The impact: The media has reported that many of these mergers are happening because the carriers believe that by consolidating, they will be able to provide more efficiency and have added leverage in negotiating rates with hospitals and physician practices that can lead to lower insurance premiums for employees. Also, according to a 2015 article in Benefits Pro, these larger insurers have a better opportunity to invest in technology platforms, patient engagement platforms and other innovations to ultimately benefit the consumer.
What is it: The breakneck speed of technological developments is impacting nearly every area of our lives and healthcare is no exception. Advances include big data to help providers offer better diagnosis and treatment There are more tech-based options to help doctors communicate with their patients (see article on telemedicine) and health-tracking devices to help patients stay healthy (such as the popular Fitbit and Lark, a silent alarm clock and sleep monitor to encourage better rest).
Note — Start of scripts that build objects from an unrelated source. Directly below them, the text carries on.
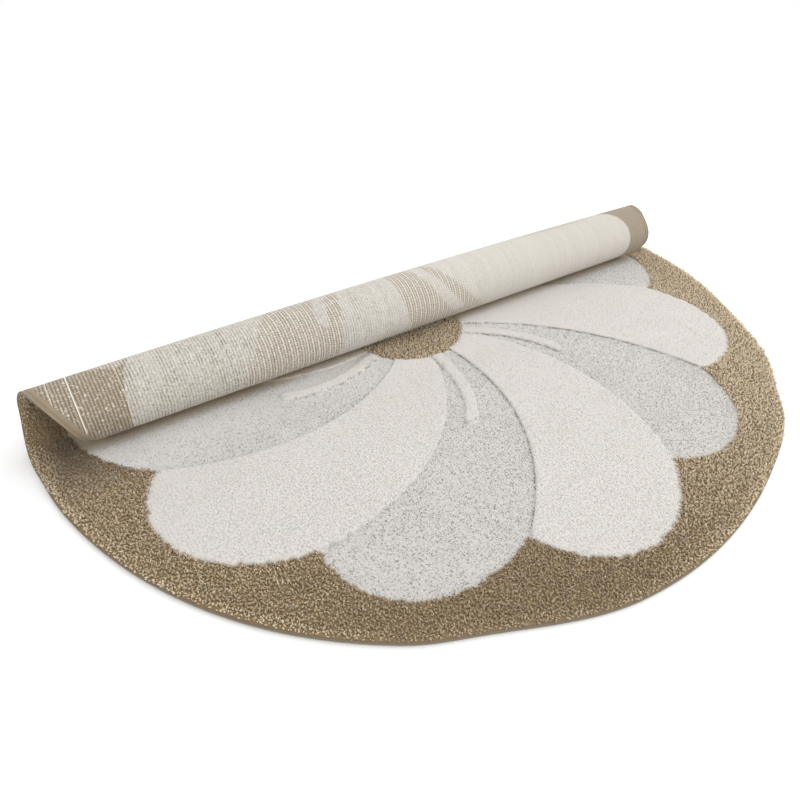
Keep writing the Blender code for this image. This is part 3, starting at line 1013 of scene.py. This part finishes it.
def make_stitches():
    """The stitches that hold the band to the back, where the roll shows them."""
    pitch = 0.0036
    length = 0.0028
    inset = 0.0090
    thick = 0.00026
    shown_from = 0.012  # only the far half turns its back to the eye
    seat = 0.7  # share of its thickness by which a stitch stands clear of the tape
    count = round(2.0 * math.pi * RADIUS / pitch)
    angle = np.arange(count) * 360.0 / count
    radius = rim_radius(angle) - inset
    keep = radius * np.sin(np.radians(angle)) > shown_from
    angle, radius = angle[keep], radius[keep]
    half = np.degrees(length / 2.0 / radius)
    sides = 5
    stops = ((-1.0, 0.35), (-0.7, 1.0), (0.7, 1.0), (1.0, 0.35))
    u, v, height = [], [], []
    for share, round_off in stops:
        turn = np.radians(angle + half * share)
        for side in range(sides):
            bearing = 2.0 * math.pi * side / sides
            out = radius + thick * round_off * math.cos(bearing)
            u.append(out * np.cos(turn))
            v.append(out * np.sin(turn))
            lift = thick * round_off * math.sin(bearing)
            height.append(np.full(len(angle), lift - thick * (round_off - seat)))
    places = placed(*(np.stack(part, axis=1).ravel() for part in (u, v, height)))
    template = []
    for stop in range(len(stops) - 1):
        for side in range(sides):
            a = stop * sides + side
            b = stop * sides + (side + 1) % sides
            template.append((a, b, b + sides))
            template.append((a, b + sides, a + sides))
    for side in range(1, sides - 1):
        last = (len(stops) - 1) * sides
        template.append((0, side + 1, side))
        template.append((last, last + side, last + side + 1))
    size = sides * len(stops)
    faces = (np.array(template)[None] + np.arange(len(angle))[:, None, None] * size).reshape(-1, 3)
    return new_piece("tape_stitches", places, faces, thread_material(), "tape")


def make_stage():
    """A pale floor, soft light from the upper right and the back, and the camera."""
    size = 14.0
    floor_drop = 0.0004
    plain_sky, brighter_sky = 0.98, 0.30
    mesh = bpy.data.meshes.new("floor")
    corners = [(-size, -size, 0.0), (size, -size, 0.0), (size, size, 0.0), (-size, size, 0.0)]
    mesh.from_pydata(corners, [], [(0, 1, 2, 3)])
    shader = Shader("pale_floor", 0.8)
    shader.surface.inputs["Specular IOR Level"].default_value = 0.0
    fine = shader.noise(position(shader), 3.0, 2.0)
    shader.colour(shader.mix(fine, (0.985, 0.985, 0.985), (1.0, 1.0, 1.0)))
    mesh.materials.append(shader.material)
    floor = bpy.data.objects.new("floor", mesh)
    floor.location.z = -floor_drop
    bpy.context.scene.collection.objects.link(floor)

    world = bpy.data.worlds.new("studio")
    world.use_nodes = True
    sky = world.node_tree.nodes["Background"]
    sky.inputs["Color"].default_value = (1.0, 1.0, 1.0, 1.0)
    coordinates = world.node_tree.nodes.new("ShaderNodeTexCoord")
    toward = world.node_tree.nodes.new("ShaderNodeVectorMath")
    toward.operation = "DOT_PRODUCT"
    toward.inputs[1].default_value = (0.50, -0.70, 0.12)
    strength = world.node_tree.nodes.new("ShaderNodeMath")
    strength.operation = "MULTIPLY_ADD"
    strength.inputs[1].default_value = brighter_sky
    strength.inputs[2].default_value = plain_sky
    world.node_tree.links.new(coordinates.outputs["Generated"], toward.inputs[0])
    world.node_tree.links.new(toward.outputs["Value"], strength.inputs[0])
    world.node_tree.links.new(strength.outputs[0], sky.inputs["Strength"])
    bpy.context.scene.world = world

    lamps = (
        # name, power in watts, size in metres, place, point aimed at
        ("key_light", 16.0, 1.8, (1.5, -0.8, 1.6), (0.0, 0.0, 0.0)),
        ("back_light", 12.0, 2.0, (0.6, 1.9, 1.2), (0.0, 0.3, 0.0)),
    )
    for name, power, width, place, aim in lamps:
        light = bpy.data.lights.new(name, "AREA")
        light.shape = "SQUARE"
        light.size = width
        light.energy = power
        lamp = bpy.data.objects.new(name, light)
        lamp.location = place
        lamp.rotation_euler = (Vector(aim) - Vector(place)).to_track_quat("-Z", "Y").to_euler()
        bpy.context.scene.collection.objects.link(lamp)

    lens = bpy.data.cameras.new("photo_camera")
    lens.sensor_width = 36.0
    lens.lens = CAMERA_LENS
    camera = bpy.data.objects.new("photo_camera", lens)
    bearing = math.radians(CAMERA_BEARING)
    back = CAMERA_DISTANCE
    place = MIDDLE + Vector((-back * math.sin(bearing), -back * math.cos(bearing), CAMERA_HEIGHT))
    heading = math.radians(CAMERA_BEARING + CAMERA_YAW)
    turn = Matrix.Rotation(-heading, 4, "Z")
    turn @= Matrix.Rotation(math.radians(90.0 - CAMERA_PITCH), 4, "X")
    turn @= Matrix.Rotation(math.radians(CAMERA_ROLL), 4, "Z")
    camera.matrix_world = Matrix.Translation(place) @ turn
    bpy.context.scene.collection.objects.link(camera)
    bpy.context.scene.camera = camera


for old in list(bpy.data.objects):
    bpy.data.objects.remove(old, do_unlink=True)

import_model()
MIDDLE = rug_middle()

cloth = make_cloth()
brown_yarn = brown_pile_material()
border_pile = make_brown("border_pile", NEAR_END, 0.0, 0.0027, 11, brown_yarn)
rolled_pile = make_brown("rolled_border_pile", 0.0, FAR_END, 0.0034, 12, brown_yarn)
pale_yarn = soft_pile_material("pale_pile", (0.700, 0.668, 0.636), (0.52, 0.490, 0.455), 0.09, 0.35)
grey_yarn = soft_pile_material("grey_pile", (0.930, 0.910, 0.893), (0.27, 0.250, 0.225), 0.34, 0.45)
pale_pile = make_soft("pale_petal_pile", CREAM, CREAM_HEIGHT, 0.0009, 0.0007, 13, 0.0022, pale_yarn)
grey_pile = make_soft("grey_petal_pile", GREY, GREY_HEIGHT, 0.0014, 0.0008, 14, 0.0020, grey_yarn)
grooves = make_grooves(groove_material())
binding = make_binding()
stitches = make_stitches()
make_stage()
bpy.context.scene.view_settings.view_transform = "Standard"
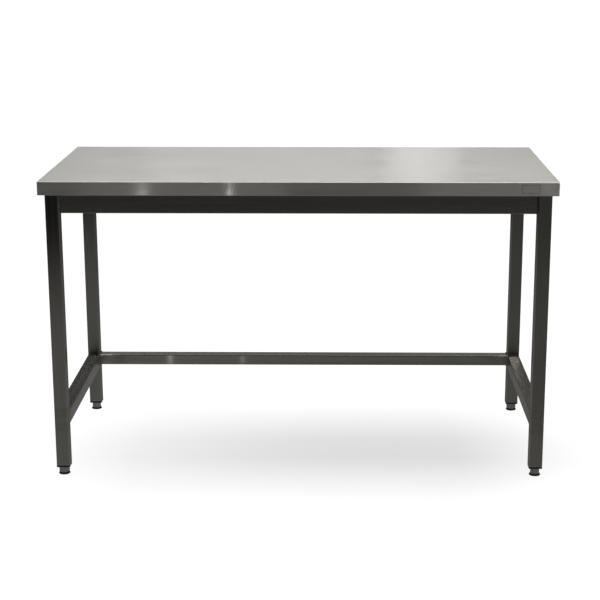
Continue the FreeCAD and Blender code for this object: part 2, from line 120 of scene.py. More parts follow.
def noise(tree, vector, scale, detail=3.0, roughness=0.55):
    """Value of a noise texture."""
    node = tree.nodes.new("ShaderNodeTexNoise")
    node.inputs["Detail"].default_value = detail
    node.inputs["Roughness"].default_value = roughness
    tree.links.new(vector, node.inputs["Vector"])
    if isinstance(scale, (int, float)):
        node.inputs["Scale"].default_value = scale
    else:
        tree.links.new(scale, node.inputs["Scale"])
    return node.outputs[0]


def blended(tree, factor, first, second):
    """Colour between first and second by factor."""
    node = tree.nodes.new("ShaderNodeMix")
    node.data_type = "RGBA"
    factor_in, first_in, second_in = node.inputs[0], node.inputs[6], node.inputs[7]
    for socket, value in ((factor_in, factor), (first_in, first), (second_in, second)):
        if isinstance(value, (int, float)):
            socket.default_value = value
        elif isinstance(value, tuple):
            socket.default_value = (*value, 1.0) if len(value) == 3 else value
        else:
            tree.links.new(value, socket)
    return node.outputs[2]


def between(tree, factor, first, second):
    """Number between first and second by factor."""
    node = tree.nodes.new("ShaderNodeMix")
    node.data_type = "FLOAT"
    tree.links.new(factor, node.inputs[0])
    for socket, value in ((node.inputs[2], first), (node.inputs[3], second)):
        if isinstance(value, (int, float)):
            socket.default_value = value
        else:
            tree.links.new(value, socket)
    return node.outputs[0]


def new_group(name, inputs, outputs):
    """Empty shader node group. inputs and outputs are (name, kind, default) and (name, kind)."""
    tree = bpy.data.node_groups.new(name, "ShaderNodeTree")
    for label, kind, default in inputs:
        socket = tree.interface.new_socket(label, in_out="INPUT", socket_type="NodeSocket" + kind)
        socket.default_value = default
    for label, kind in outputs:
        tree.interface.new_socket(label, in_out="OUTPUT", socket_type="NodeSocket" + kind)
    entry = tree.nodes.new("NodeGroupInput")
    leave = tree.nodes.new("NodeGroupOutput")
    return tree, entry.outputs, leave.inputs


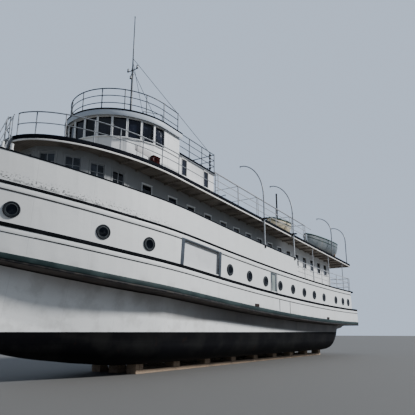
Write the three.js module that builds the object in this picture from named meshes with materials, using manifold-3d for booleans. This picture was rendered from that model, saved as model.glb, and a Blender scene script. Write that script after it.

The impact: Employers who embrace these and other technological advances will do well in finding what best suits their needs in managing health care costs for their companies and managing the health data that is available for their employee populations.
Move Toward Value-Based Care
What is it: The way providers are reimbursed for medical services is continuing to shift away from volume-driven care to value-based care, where the goal is to achieve the best outcomes at a reasonable price. This approach is more patient-centered and is organized around what a patient needs – not just striving for bringing more patients in the door. According to an article by FierceHealthcare, more hospitals are not just transitioning but actually implementing models of value-based care in anticipation of this trend continuing.
The impact: A move toward value-based care will provide increased transparency so both employers and employees can see the true cost of services and how they compare to reached outcomes. In the end it will encourage the population to become better healthcare consumers. This is a paradigm shift indeed but one that will help in combatting rising medical costs each year.